He told Megan Kelly that he was so frustrated with all the attacks coming at him, that if he was asked one more hostile question he would walk off the stage. Cruz supporters after the debate said he was joking, that it was more mocking of Trump. Yet he seemed serious, which would make this his first debate blunder. It allowed Rubio to generate laughs when Rubio said he would stay no matter what he was asked. Cruz is very funny, but he was not smiling when he said this. It seemed to be a gaffe. Adding the fact that he struggled during the immigration skirmishes made for a tough night. Grade: B—
Ohio Gov. John Kasich — He just cannot stop himself. Try and remember one time when Kasich answered a question in the allotted time. He is like the guy who insists that the red light was yellow. When that fails, he says it is orange. When asked a serious question about military technology, Kasich said it is best not to talk about it. Megan Kelly said it was public information and Kasich again suggested otherwise. Showing up but refusing to answer questions is only one step above not showing up at all. On the Iran deal, he sounded like a liberal. Rather than promise to rip up the deal on day one, he said “We don’t know what’s going to happen on day one.” He even said that “If they the violate agreement, we slap back on sanctions.” They already have violated the agreement. He then spoke of mulit-lateralism, which no Republican should do. He is a terrible debater.
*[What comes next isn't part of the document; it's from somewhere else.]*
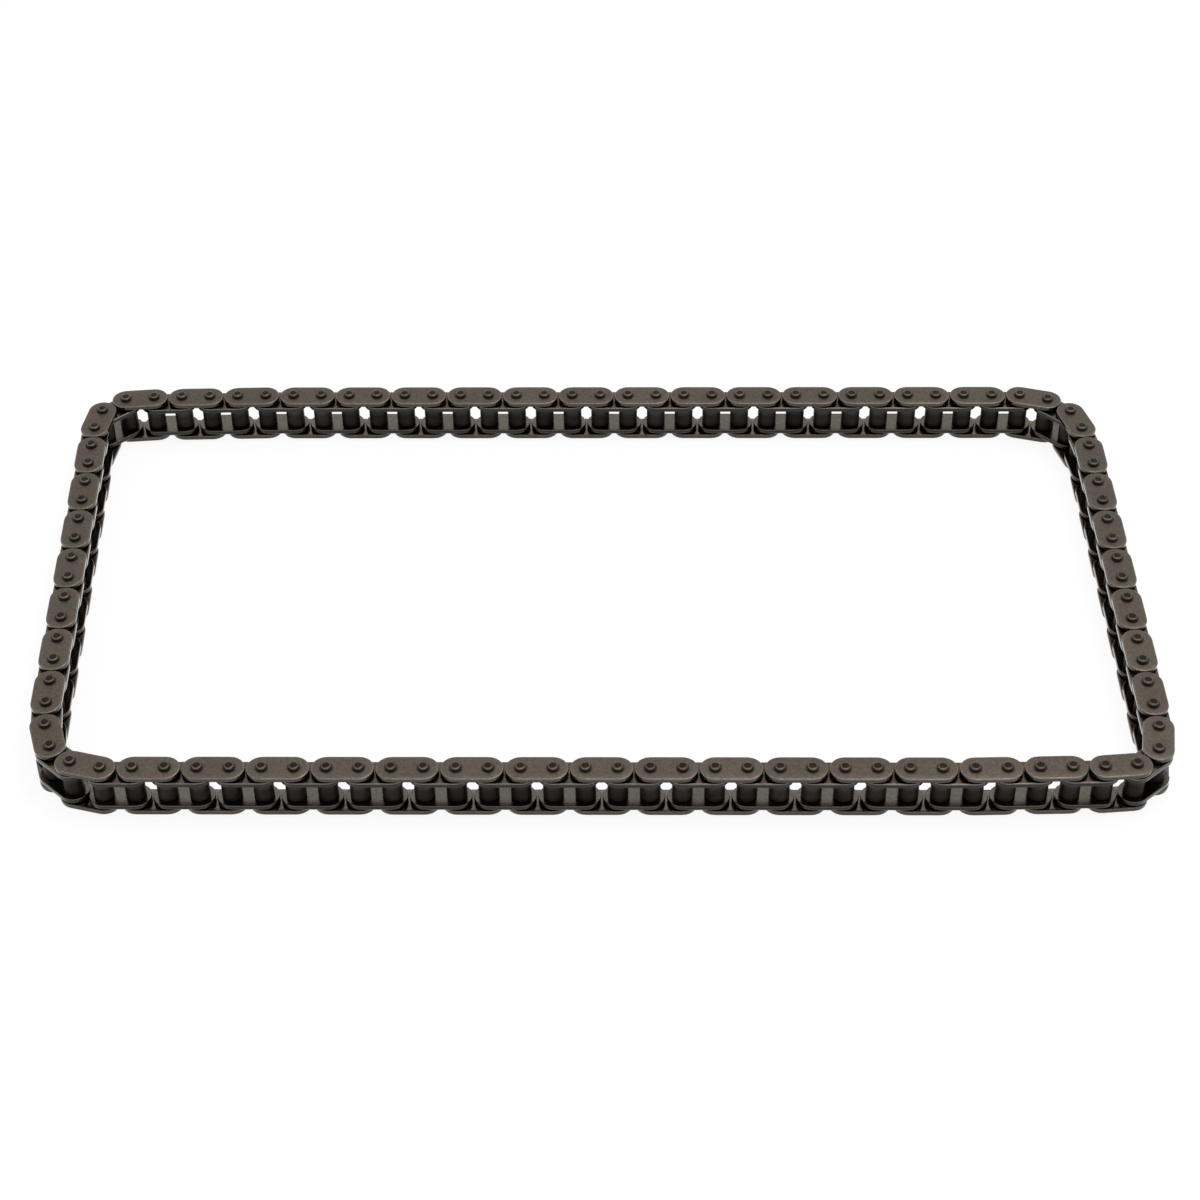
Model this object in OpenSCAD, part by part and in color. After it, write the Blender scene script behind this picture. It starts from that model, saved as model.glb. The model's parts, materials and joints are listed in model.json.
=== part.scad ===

There is no way around it. Grade: C—
Businessman Donald Trump — When you skip class, you flunk. Trump has done everything right strategically since the moment he entered the race. Skipping this debate was his first mistake. Yes, he raised millions of dollars for wounded veterans. Yes, he had a fantastic crowd at his event. Those are his supporters. Undecided Iowa voters wanted to see the debate. The debate went on just fine without him, and some commentators said that it was more substantive without him. If he does not win the Iowa Caucus, skipping this debate will be a major reason why. Trump said that he skipped the debate due to his feud with Megyn Kelly. His reason is irrelevant. He is frequently impressive when he shows up. Showing up is the right thing to do. Even billionaires make mistakes.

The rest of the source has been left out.